I can rename this thread if you want me to, but you might as well consult this thread. 

Jana


----------



## MonsieurAquilone

That is a very useful thread.  Woops, I just started a new thread.  Would you br able to delete it.


----------



## erick

Flaminius said:
			
		

> Japanese language: 日本語 (nihongo)
> Japanese people: 日本人 (nihonjin)


Flaminius is correct, but I'll add something just because I think it may be interesting to students of Japanese.  When we say "Japanese food/cuisine" we say "wa" is in 和食.  Or for example ... 和風サラダ - Japanese style salad.  So 和 also means "Japanese."


----------



## Flaminius

和 (wa) can be used to modify a lot of words including the one referring to the language; 和語 (wago), which means Japanese vocabulary as opposed to Chinese vocabulary (漢語 kango).

It, however, rarely modifies the word 人 (jin), person/ethnic/folks.  和人 (wajin) is limited to Japanese ethnic as opposed to Ainu people.  It is almost impossible for the word *和民族 (waminzoku; Wa ethnic) to replace 大和民族 (yamato minzoku).  The latter is increasingly used in katakana notation, ヤマト民族, in scholarly literature.

In the third century CE the Chinese first came into contact with the Japanese, whom they called 倭人, and their country 倭国.  The kanji 倭 (wa) means midget, being derived from human and shrinking.  One caveat.  Here I am simplifying the argument for the sake of 倭/和 etymology.  China at that time was divided into several belligerent kingdoms and there was no unified Japan even in the consciousness of the people.

Since then on, Japanese Isles underwent unification, leading up to the establishment of the centralised dynasty around Kinki area in the 7th century.  I don't know how exactly it happened but during the process they preferred 和 to 倭 and started using a new term 日本.
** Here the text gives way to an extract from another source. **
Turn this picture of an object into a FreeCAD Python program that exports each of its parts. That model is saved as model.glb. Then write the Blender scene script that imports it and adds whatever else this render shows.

Vocabulary created with 倭 has been largely replaced by terms with 和 or 日本.  Although I cannot think of anything but 倭寇, I suspect there are several other words thriving to this day.

Flam


----------



## Tekeli-li! Tekeli-li!

There's one thing I've been wondering about which seems somewhat appropriate in this thread. When is the reading "Nippon" used in place of "Nihon"? It's known even to some people here, but I get the impression the Japanese mostly use "Nihon" themselves.


----------



## Flaminius

The name of the country 日本 can be read as Nihon and Nippon.  日本人 can be read both as Nihonjin and Nipponjin, yet 日本語 is invariably Nihongo.  Switching between Nihon and Nippon seems to me dependent on phonotactics.

Japanese phoneme /h/ was, in all or most occasions, /p/ in Classical or Old Japanese.


----------